Advice to make AVC for 2020 or keep saving?

rynos80

Registered User
Messages
8
Age: 41
Spouse’s/Partner's age: N/A

Annual gross income from employment or profession: 77K with bonus
Annual gross income of spouse: N/A

Monthly take-home pay: 3102*. After all deductions i.e. AVC and Health insurance

Type of employment: PAYE, private.
Spouse: nil

In general are you:
(a) spending more than you earn, or
(b) saving?
Saving.

Rough estimate of value of home: 225k bought in Nov 2019
Amount outstanding on your mortgage: Approx. 187k
What interest rate are you paying? 2 years fixed @ 2.3%, 23 years plus. Mortgage repayment + overpayment is 1086

Other borrowings – car loans/personal loans etc: n/a.

Do you pay off your full credit card balance each month? n/a
If not, what is the balance on your credit card? n/a

Savings and investments: 22K in deposits

Do you have a pension scheme? yes, defined contribution 7% employer contribution and pension pot 29K started late (2019) invested 100% in equities. Now maximizing from 2021 by bonus lumpsum payment plus 1000 AVC each month.


Do you own any investment or other property? no

Ages of children: n/a

Life insurance: yes – 4 X Base salary for death benefit
Spouse: n/a

Question: I want to file my 2020 tax return, and I don’t to know if I should fully maximize my remaining AVC for 2020 of around €10,000 which will cost me €6,000 from my savings after relief?
I’m overpaying my mortgage to bring down LTV to 79-80% by end of the 2-year fixed term in November and can switch to available lower rate. Future plan to sell the apartment and upgrade to a house in 3-4 years timeframe.

Looking forward to your helpful responses on the forum.

Thank you
 

Brendan Burgess

Founder
Messages
44,626
Future plan to sell the apartment and upgrade to a house in 3-4 years timeframe.

This really is the key.

Your priority is to pay down your mortgage and build up plenty of equity to allow you to trade up when you want to.

So, only pay the minimum required into the pension. No AVCs or back dating.

On a salary of €80k, you will get a maximum mortgage of €280k.
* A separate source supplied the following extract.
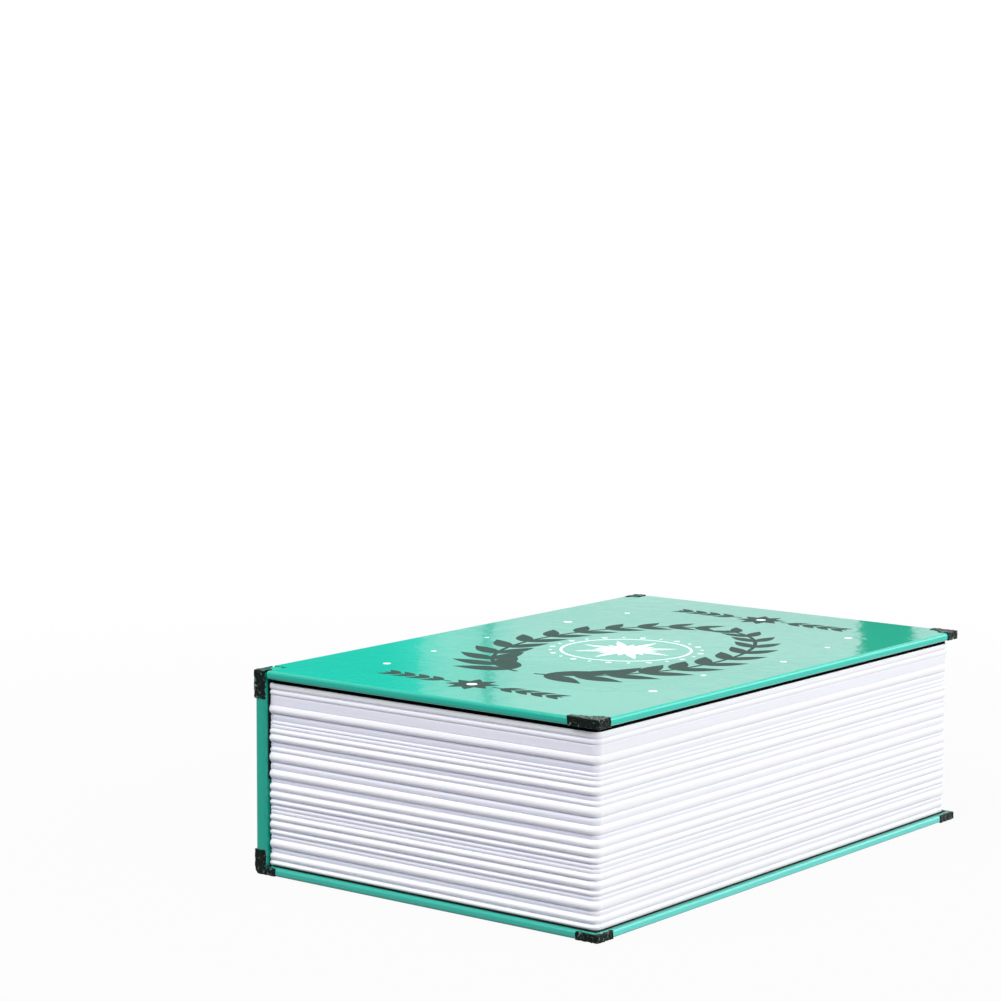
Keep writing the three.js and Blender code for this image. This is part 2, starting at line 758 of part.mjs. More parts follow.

At the moment, you have €60k between equity and savings.

So you could buy for €340k.

You need a deposit of €68k or 20% of €340k.

So it's very tight.

Build up equity or cash which will allow you to trade up. That is your absolute priority.

With more equity, you will have more choice of houses and more choice of mortgages and probably a lower rate.

When the trade up is sorted, you can start stuffing your pension fund.

Brendan
 

Brendan Burgess

Founder
Messages
44,626
By the way, there is no need to wait for two year for the fixed rate to end.

You can pay your savings of €22k off the mortgage now. There may be a small early break fee, but it's likely to be well worth it.

Brendan
 

rynos80

Registered User
Messages
8
This really is the key.

Your priority is to pay down your mortgage and build up plenty of equity to allow you to trade up when you want to.

So, only pay the minimum required into the pension. No AVCs or back dating.

On a salary of €80k, you will get a maximum mortgage of €280k.

At the moment, you have €60k between equity and savings.

So you could buy for €340k.

You need a deposit of €68k or 20% of €340k.

So it's very tight.

Build up equity or cash which will allow you to trade up. That is your absolute priority.

With more equity, you will have more choice of houses and more choice of mortgages and probably a lower rate.

When the trade up is sorted, you can start stuffing your pension fund.
 

rynos80

Registered User
Messages
8
Hi Brendan,

Thanks for your insightful response, you made valid points.

I've just contacted the bank and the break fee is Zero. Example, if I pay €10K off the mortgage from my savings today, so that would leave me with savings of €12K. But my time frame is still 3-4 years, would it be okay to still build more savings or as mentioned, your position would still be to pay down now (could save on interest), switch to available lower rate, and continue to build more savings?